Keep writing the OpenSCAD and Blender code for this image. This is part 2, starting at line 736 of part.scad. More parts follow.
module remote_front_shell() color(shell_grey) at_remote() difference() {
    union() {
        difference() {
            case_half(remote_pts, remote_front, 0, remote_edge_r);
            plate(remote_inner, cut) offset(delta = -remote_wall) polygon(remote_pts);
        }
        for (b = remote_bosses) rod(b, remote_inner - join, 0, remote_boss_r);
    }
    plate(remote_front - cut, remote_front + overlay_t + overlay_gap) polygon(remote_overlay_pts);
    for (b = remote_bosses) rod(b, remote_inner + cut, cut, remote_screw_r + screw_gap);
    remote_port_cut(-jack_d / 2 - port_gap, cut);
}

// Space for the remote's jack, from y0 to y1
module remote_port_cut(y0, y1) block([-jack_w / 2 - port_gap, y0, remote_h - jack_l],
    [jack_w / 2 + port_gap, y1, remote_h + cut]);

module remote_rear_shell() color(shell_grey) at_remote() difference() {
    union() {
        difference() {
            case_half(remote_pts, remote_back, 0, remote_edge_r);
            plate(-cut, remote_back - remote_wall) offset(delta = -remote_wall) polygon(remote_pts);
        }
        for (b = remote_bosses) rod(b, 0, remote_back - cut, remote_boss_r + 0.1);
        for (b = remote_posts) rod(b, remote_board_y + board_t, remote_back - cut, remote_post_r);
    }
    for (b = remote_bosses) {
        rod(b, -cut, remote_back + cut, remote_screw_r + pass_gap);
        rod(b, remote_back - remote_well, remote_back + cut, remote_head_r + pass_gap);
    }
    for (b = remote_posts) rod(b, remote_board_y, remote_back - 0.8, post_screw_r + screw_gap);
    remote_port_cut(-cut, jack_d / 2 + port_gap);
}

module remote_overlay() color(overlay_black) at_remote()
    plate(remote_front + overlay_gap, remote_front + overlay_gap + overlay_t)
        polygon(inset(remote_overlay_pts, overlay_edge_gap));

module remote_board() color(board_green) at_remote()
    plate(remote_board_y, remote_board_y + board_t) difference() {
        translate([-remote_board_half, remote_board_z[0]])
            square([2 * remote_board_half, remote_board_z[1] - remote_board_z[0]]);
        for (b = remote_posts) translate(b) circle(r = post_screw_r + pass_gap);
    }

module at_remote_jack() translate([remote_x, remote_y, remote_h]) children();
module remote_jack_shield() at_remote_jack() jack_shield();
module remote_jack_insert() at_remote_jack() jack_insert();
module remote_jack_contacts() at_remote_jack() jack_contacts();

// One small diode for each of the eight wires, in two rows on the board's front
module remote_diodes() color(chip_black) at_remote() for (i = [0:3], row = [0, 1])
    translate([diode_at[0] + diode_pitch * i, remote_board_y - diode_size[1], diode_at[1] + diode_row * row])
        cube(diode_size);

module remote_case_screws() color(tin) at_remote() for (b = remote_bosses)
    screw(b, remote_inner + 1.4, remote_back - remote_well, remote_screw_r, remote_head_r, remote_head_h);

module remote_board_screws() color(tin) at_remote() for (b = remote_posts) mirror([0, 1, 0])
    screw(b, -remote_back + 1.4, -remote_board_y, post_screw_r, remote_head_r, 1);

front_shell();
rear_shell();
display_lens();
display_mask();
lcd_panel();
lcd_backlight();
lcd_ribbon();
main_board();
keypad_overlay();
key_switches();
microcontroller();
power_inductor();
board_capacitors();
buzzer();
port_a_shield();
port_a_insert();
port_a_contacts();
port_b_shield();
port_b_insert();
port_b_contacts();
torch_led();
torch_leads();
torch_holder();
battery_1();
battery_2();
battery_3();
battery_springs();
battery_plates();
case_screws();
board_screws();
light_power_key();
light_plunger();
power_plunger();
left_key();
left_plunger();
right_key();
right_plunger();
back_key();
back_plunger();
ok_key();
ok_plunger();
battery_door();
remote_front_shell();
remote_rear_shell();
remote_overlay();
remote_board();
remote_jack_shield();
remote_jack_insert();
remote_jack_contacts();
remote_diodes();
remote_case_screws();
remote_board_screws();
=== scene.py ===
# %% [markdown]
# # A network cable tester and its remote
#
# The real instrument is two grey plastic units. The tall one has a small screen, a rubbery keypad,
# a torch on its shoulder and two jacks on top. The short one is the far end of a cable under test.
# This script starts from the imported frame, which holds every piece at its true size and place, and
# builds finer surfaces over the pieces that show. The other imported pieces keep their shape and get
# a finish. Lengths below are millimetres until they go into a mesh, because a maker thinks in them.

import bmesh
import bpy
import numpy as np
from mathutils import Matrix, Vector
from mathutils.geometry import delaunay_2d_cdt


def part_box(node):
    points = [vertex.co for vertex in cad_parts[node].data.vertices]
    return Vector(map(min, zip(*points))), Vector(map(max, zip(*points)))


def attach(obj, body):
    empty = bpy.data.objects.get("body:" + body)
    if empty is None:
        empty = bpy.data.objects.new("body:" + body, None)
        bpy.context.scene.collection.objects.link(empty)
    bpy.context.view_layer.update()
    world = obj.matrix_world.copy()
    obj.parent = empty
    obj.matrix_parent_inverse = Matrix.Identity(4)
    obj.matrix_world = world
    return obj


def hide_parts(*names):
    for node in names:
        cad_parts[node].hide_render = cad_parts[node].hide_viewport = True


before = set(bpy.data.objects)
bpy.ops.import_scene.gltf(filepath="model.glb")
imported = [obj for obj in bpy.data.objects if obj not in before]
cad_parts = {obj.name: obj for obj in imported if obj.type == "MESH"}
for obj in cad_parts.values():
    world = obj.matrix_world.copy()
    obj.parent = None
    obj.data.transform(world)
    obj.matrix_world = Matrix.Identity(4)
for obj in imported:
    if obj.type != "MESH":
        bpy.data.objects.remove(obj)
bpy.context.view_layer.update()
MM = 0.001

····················

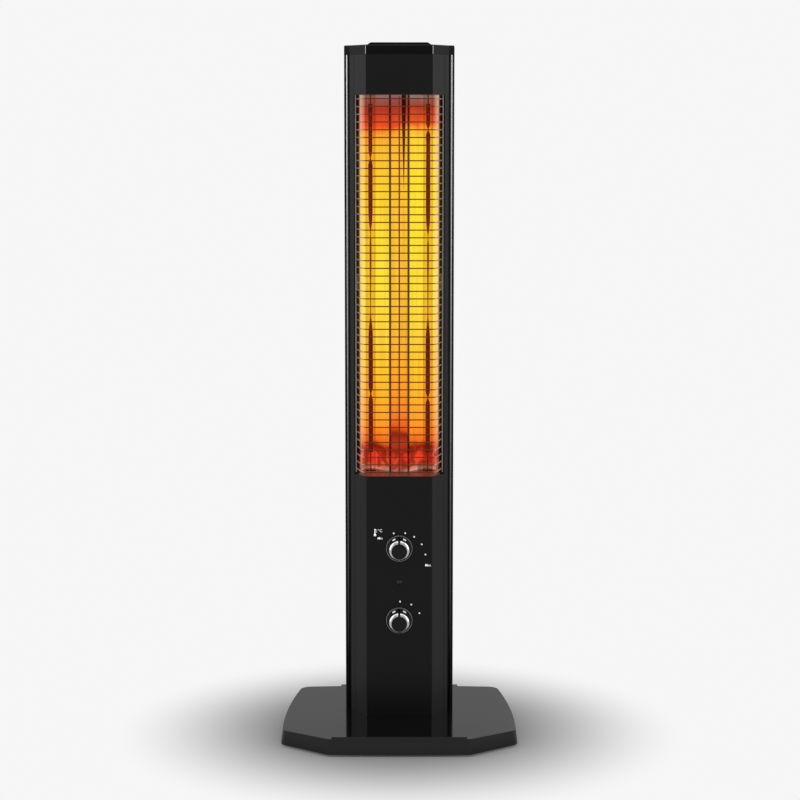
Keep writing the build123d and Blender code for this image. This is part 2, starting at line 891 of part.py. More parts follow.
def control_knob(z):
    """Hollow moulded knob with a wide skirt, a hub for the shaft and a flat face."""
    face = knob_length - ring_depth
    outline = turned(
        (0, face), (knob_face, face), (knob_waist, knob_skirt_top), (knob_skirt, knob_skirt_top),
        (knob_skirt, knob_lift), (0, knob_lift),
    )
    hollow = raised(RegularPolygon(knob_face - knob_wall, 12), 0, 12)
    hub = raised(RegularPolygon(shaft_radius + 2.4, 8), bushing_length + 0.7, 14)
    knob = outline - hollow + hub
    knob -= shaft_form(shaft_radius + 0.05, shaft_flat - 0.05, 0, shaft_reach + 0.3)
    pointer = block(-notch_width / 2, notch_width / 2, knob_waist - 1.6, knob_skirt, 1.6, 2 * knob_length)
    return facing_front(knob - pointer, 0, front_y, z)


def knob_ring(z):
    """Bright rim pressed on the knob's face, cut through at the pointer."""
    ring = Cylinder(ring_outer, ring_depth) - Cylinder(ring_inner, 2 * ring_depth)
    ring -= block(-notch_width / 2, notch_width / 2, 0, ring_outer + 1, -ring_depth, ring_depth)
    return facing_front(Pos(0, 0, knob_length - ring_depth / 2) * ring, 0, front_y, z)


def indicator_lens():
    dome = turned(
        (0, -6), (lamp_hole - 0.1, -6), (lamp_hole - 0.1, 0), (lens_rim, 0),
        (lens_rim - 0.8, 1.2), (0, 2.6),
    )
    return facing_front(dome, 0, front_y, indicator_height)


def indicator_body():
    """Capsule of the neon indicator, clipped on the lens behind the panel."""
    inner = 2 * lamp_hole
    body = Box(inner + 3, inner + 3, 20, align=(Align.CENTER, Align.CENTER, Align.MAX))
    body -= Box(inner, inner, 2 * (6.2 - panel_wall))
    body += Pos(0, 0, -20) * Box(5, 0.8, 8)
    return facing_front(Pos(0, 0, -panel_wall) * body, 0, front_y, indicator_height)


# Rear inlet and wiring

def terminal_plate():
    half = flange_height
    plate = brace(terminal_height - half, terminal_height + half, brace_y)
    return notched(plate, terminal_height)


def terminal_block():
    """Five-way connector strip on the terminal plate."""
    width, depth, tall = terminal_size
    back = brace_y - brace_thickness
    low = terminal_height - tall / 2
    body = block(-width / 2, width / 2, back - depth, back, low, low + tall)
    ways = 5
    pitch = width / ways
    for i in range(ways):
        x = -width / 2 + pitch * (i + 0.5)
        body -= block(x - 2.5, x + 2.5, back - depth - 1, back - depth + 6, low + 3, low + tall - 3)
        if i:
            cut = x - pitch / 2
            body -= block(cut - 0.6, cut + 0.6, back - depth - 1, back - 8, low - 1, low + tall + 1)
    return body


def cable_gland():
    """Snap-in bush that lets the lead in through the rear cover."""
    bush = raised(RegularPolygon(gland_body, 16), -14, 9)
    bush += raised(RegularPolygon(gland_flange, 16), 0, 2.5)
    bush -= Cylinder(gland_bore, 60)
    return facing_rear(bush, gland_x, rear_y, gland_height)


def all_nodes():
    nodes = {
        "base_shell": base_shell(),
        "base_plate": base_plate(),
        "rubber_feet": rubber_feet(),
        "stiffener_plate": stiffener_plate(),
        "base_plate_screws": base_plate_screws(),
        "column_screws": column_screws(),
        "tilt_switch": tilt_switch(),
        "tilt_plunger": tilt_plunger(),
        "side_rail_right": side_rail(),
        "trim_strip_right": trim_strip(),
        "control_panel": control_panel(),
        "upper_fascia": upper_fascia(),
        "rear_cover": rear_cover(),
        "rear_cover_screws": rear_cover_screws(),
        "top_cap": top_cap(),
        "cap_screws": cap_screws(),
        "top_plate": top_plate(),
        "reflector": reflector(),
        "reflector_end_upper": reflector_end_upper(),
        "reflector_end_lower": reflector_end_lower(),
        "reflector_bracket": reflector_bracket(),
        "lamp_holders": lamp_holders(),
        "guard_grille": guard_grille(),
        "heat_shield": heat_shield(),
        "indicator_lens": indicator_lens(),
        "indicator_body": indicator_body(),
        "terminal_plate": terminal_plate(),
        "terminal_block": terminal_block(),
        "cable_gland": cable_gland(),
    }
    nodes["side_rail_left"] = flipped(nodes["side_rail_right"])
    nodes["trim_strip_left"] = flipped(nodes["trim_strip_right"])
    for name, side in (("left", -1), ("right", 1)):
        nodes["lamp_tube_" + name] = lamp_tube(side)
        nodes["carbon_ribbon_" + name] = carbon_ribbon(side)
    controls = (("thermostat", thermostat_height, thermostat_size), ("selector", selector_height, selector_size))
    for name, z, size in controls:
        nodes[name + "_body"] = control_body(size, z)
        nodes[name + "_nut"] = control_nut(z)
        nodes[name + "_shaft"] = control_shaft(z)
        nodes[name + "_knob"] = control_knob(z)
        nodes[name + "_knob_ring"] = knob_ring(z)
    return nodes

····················

THE REQUEST: Retype the records above, but only those lines that fall between the line containing "Keep writing the build123d" and the line containing "return facing_front(knob - pointer, 0, front_y, z)", with both of those lines included, exactly as written.

WRITTEN REPLY:
Keep writing the build123d and Blender code for this image. This is part 2, starting at line 891 of part.py. More parts follow.
def control_knob(z):
    """Hollow moulded knob with a wide skirt, a hub for the shaft and a flat face."""
    face = knob_length - ring_depth
    outline = turned(
        (0, face), (knob_face, face), (knob_waist, knob_skirt_top), (knob_skirt, knob_skirt_top),
        (knob_skirt, knob_lift), (0, knob_lift),
    )
    hollow = raised(RegularPolygon(knob_face - knob_wall, 12), 0, 12)
    hub = raised(RegularPolygon(shaft_radius + 2.4, 8), bushing_length + 0.7, 14)
    knob = outline - hollow + hub
    knob -= shaft_form(shaft_radius + 0.05, shaft_flat - 0.05, 0, shaft_reach + 0.3)
    pointer = block(-notch_width / 2, notch_width / 2, knob_waist - 1.6, knob_skirt, 1.6, 2 * knob_length)
    return facing_front(knob - pointer, 0, front_y, z)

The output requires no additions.